The nine CM controls are split into three groups matching how engineers actually implement them. Baseline configuration (3.4.1 and 3.4.2) is a documentation and tooling problem — you need specifications and you need automated enforcement. Change management (3.4.3, 3.4.4, 3.4.5) is a process and workflow problem — you need an RFC system, a CAB, and a documented security impact assessment template. Software control (3.4.6, 3.4.7, 3.4.8, 3.4.9) is a policy and technical restriction problem — you need an approved list, a denial mechanism, and monitoring.

The most commonly missed implementation detail is that 3.4.8 requires different technical approaches for different system types. General-purpose endpoints can rely on admin rights removal plus reputation-based blocking — application allow-listing is operationally difficult when users need to install approved software regularly. High-value CUI-processing servers should use deny-all application allow-listing (AppLocker / WDAC / SELinux) because the software set is stable and the security value of allow-listing is highest precisely when systems are difficult to change frequently. The document makes this distinction explicit in the 3.4.8 implementation description.


The six common findings — what matters most operationally

Finding one — the vague baseline — is the most structurally important. An organisation that writes "follow CIS Benchmark Level 1" without documenting which specific settings they implement and which they deviate from fails 3.4.1 in the most fundamental way. The assessor cannot test against "CIS Level 1" — they can only test against specific values. The baseline tables in Section 3 are the output format assessors expect to see.

Finding two — the manual audit — matters because objectivity is tested. A configuration audit conducted by the same engineer who configured the system, using a spreadsheet they built themselves, has no independence or completeness guarantee. An automated tool scan (CIS-CAT Pro, Microsoft Defender for Endpoint configuration assessment, Tenable) generates a timestamped, tool-signed report that an assessor can evaluate without questioning the methodology.

Finding six — the missing cloud baseline — is worth specific attention for any organisation with US defence contracts. AWS, Azure, and GCP resources that store or process CUI are absolutely within NIST 800-171 scope. The CMVP database, FIPS endpoint requirements, and CloudTrail requirements apply to cloud just as much as on-premises. The BL-CLOUD table with AWS Config rules and Azure Policy enforcement references gives the cloud engineering team the same level of specification that the Windows team has in BL-WIN11.

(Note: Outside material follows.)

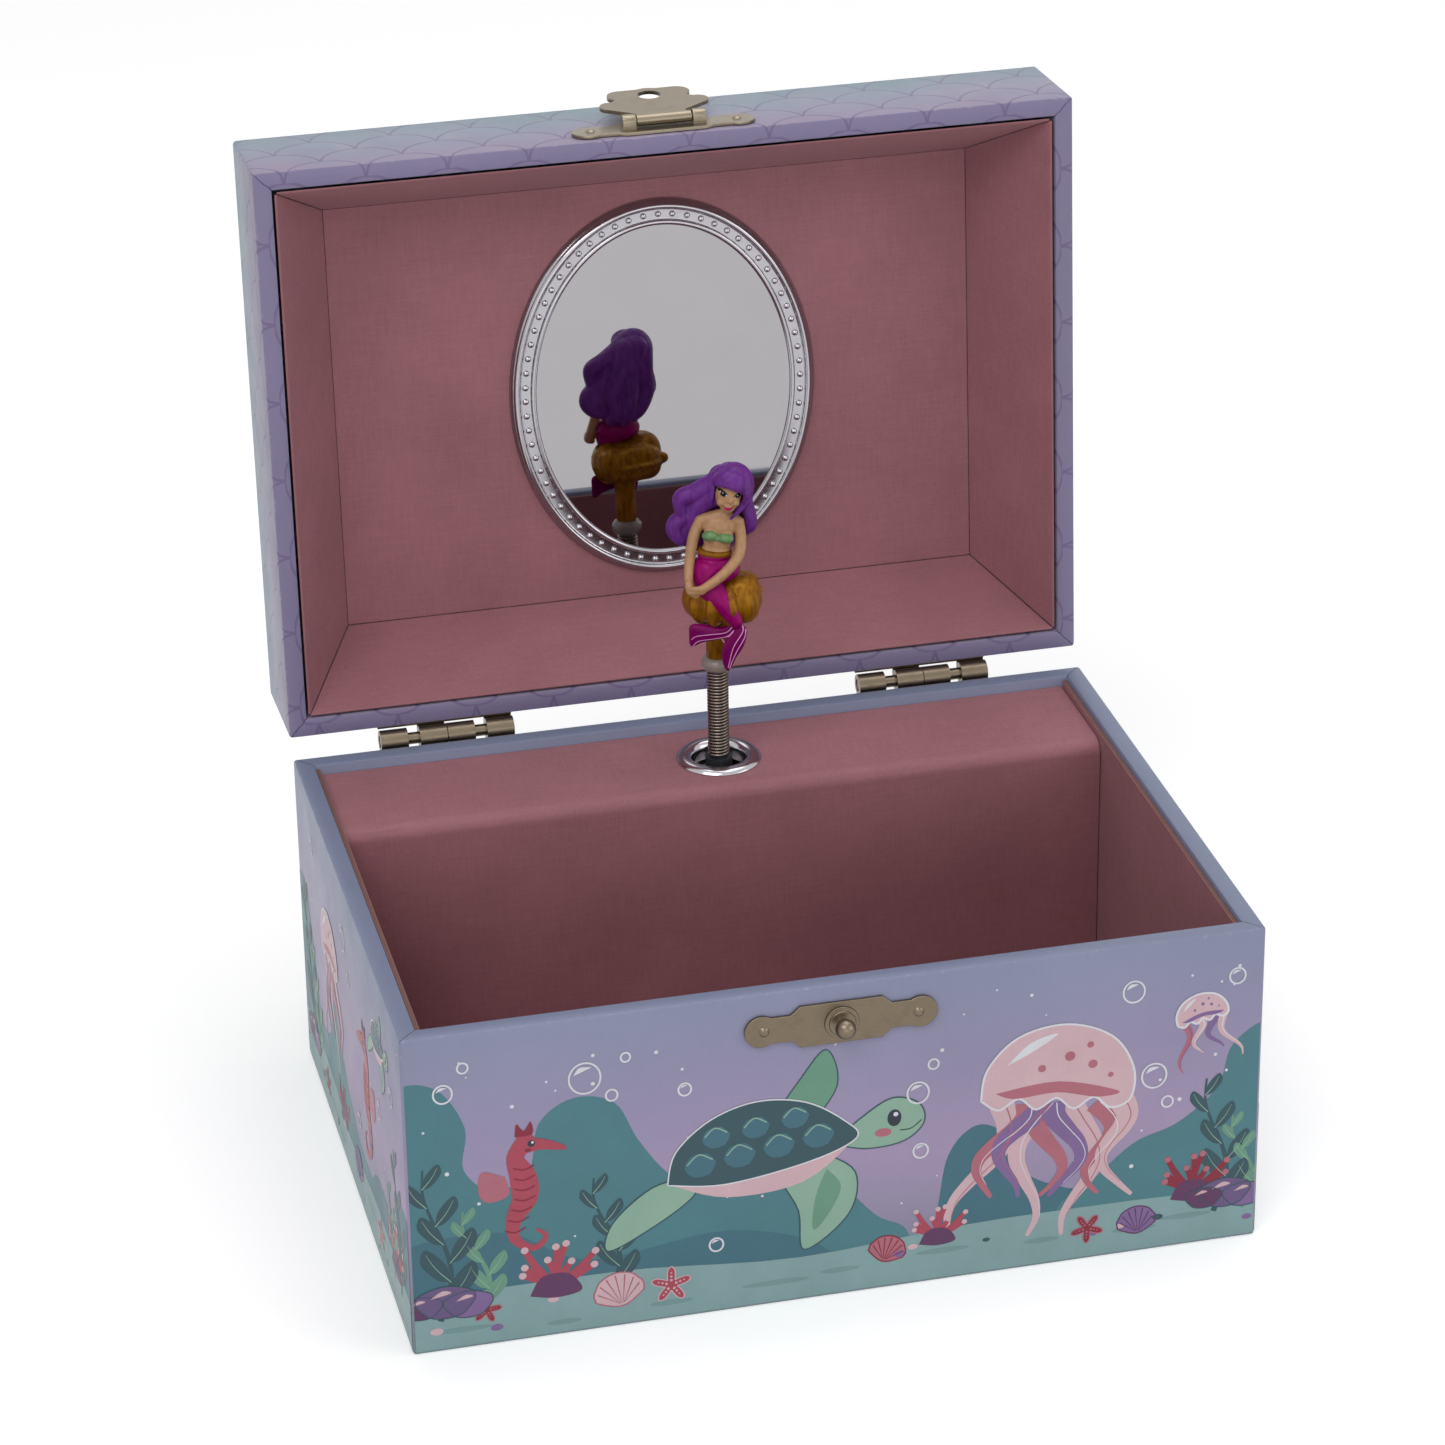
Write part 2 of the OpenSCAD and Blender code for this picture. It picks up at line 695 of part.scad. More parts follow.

Cross-linking in Confluence

The AT-CM page connects to more other pages than any other family in the library. Link to AT-SI (the vulnerability scanning that feeds 3.4.2's configuration flaw identification uses the same scan tool and evidence items); AT-AC (the access restrictions for change in 3.4.5 depend on the PAM platform and privileged account model from the AC family); AT-SC-BDY (the firewall and DMZ baseline for network devices documented in BL-NET is the technical implementation of the SC boundary controls); FC-02 (the all-staff secure configuration page in the Fundamental tier is the behavioural counterpart to this technical page); and the SSP (every CUI-scope system in the asset register must have an SSP system description entry — the two documents are kept in sync through the change management process defined in 3.4.3).

The asset register (EV-D22) is the single piece of evidence that underpins both AT-CM and the SSP — it is the source of truth for which systems are in scope, what platform type each is, and therefore which baseline applies. Keeping the asset register current is the upstream dependency for almost every other CM evidence item, and it is worth emphasising this to the IT manager as the operational priority within the CM family.